Yahyah Michot was the president of the Higher Council of Muslims in Belgium from 1995 to 1998.[2]

Yahyah Michot teaches at the Hartford Seminary, Connecticut as a professor of Islamic Studies and Christian-Muslim Relations.[1] He is also the current editor of the journal "The Muslim World" edited by the Seminary.[2]

Controversy edit

In 1997, under the pseudonym of Nasreddin Lebatelier, he published Le Statut des Moines from Lebanon.[citation needed] This pamphlet included a translation of a short work by the famed 13th-14th century Muslim scholar Ibn Taymiyya, called On the Statute of Monks, which is read by some as a call for the killing of Christian monks if they are found outside their monasteries in a Muslim country. Lebatelier's introduction referred to the Algerian Armed Islamic Group's (GIA) killing of seven Trappist monks in Tibhirine in 1996. He analysed not only the GIA's justification for the killings but also the Muslim community's consensus (ijmâ') which condemned these assassinations, and explained the religious authoritativeness of such a consensus. He was nevertheless accused of having condoned the killing of the seven Trappists by Catholic authorities and media, notably by Marcel Crochet, the Rector of the Catholic University of Louvain where he was employed (June 26, 1997).[citation needed]
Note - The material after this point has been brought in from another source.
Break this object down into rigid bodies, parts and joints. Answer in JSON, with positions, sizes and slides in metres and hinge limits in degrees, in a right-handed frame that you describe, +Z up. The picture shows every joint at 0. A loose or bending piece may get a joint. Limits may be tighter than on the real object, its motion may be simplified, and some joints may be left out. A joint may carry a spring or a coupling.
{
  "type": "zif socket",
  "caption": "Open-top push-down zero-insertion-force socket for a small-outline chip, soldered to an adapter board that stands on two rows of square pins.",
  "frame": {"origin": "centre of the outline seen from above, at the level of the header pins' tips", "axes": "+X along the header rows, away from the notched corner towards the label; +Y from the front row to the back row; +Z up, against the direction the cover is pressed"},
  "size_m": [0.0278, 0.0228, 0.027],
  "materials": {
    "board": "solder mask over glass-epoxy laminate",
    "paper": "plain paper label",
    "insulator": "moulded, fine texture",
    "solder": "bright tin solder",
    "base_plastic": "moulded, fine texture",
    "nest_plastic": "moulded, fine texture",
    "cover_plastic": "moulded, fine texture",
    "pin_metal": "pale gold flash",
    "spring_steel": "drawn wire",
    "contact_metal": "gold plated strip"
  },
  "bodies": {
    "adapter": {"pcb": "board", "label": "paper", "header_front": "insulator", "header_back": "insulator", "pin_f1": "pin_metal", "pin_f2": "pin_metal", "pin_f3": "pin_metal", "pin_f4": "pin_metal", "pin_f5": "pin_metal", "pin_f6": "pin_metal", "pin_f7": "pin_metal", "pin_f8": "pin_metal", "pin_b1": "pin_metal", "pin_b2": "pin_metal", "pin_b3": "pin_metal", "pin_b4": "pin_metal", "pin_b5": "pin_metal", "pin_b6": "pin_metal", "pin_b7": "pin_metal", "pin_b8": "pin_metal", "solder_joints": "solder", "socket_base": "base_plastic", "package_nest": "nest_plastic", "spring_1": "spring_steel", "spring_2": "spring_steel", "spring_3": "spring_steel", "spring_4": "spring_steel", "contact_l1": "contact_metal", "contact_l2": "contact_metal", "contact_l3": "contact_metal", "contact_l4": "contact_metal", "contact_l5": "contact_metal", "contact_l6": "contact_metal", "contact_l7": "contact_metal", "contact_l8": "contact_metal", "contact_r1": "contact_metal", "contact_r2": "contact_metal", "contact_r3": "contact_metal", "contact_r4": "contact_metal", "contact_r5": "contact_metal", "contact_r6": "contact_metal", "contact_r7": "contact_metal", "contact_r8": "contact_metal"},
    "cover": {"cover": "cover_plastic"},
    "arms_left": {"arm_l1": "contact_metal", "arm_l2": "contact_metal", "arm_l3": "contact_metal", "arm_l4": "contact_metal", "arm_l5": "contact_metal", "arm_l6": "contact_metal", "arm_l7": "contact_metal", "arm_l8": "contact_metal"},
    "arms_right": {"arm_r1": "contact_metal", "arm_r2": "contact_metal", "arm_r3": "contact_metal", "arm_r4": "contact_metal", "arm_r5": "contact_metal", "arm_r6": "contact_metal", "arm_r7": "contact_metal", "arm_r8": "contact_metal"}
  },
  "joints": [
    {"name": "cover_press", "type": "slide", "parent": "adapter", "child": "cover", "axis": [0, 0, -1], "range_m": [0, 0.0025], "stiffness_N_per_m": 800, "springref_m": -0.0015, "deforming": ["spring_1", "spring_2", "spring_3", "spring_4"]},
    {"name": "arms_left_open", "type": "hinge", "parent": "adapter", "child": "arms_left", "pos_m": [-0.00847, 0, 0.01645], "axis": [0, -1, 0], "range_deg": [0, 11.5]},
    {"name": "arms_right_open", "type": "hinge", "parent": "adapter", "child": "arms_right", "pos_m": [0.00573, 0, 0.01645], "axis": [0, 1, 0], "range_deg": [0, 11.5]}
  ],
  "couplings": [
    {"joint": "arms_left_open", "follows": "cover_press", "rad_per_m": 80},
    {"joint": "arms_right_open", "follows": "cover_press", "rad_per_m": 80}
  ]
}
Michot negotiated his departure from the University of Louvain, which paid him a financial indemnity, including 50% of his lawyer's fees. Once appointed as the first Muslim lecturer of Islamic theology in Oxford, Michot faced renewed Catholic hostility, notably in various articles by Margaret Hebblethwaite in The Tablet (22 and 29 August 1998; 12 September 1998) and in an interview of the same activist on BBC 4, Sunday program (27 September 1998). Oxford nevertheless confirmed his appointment (Oxford University Gazette, 23 September 1999).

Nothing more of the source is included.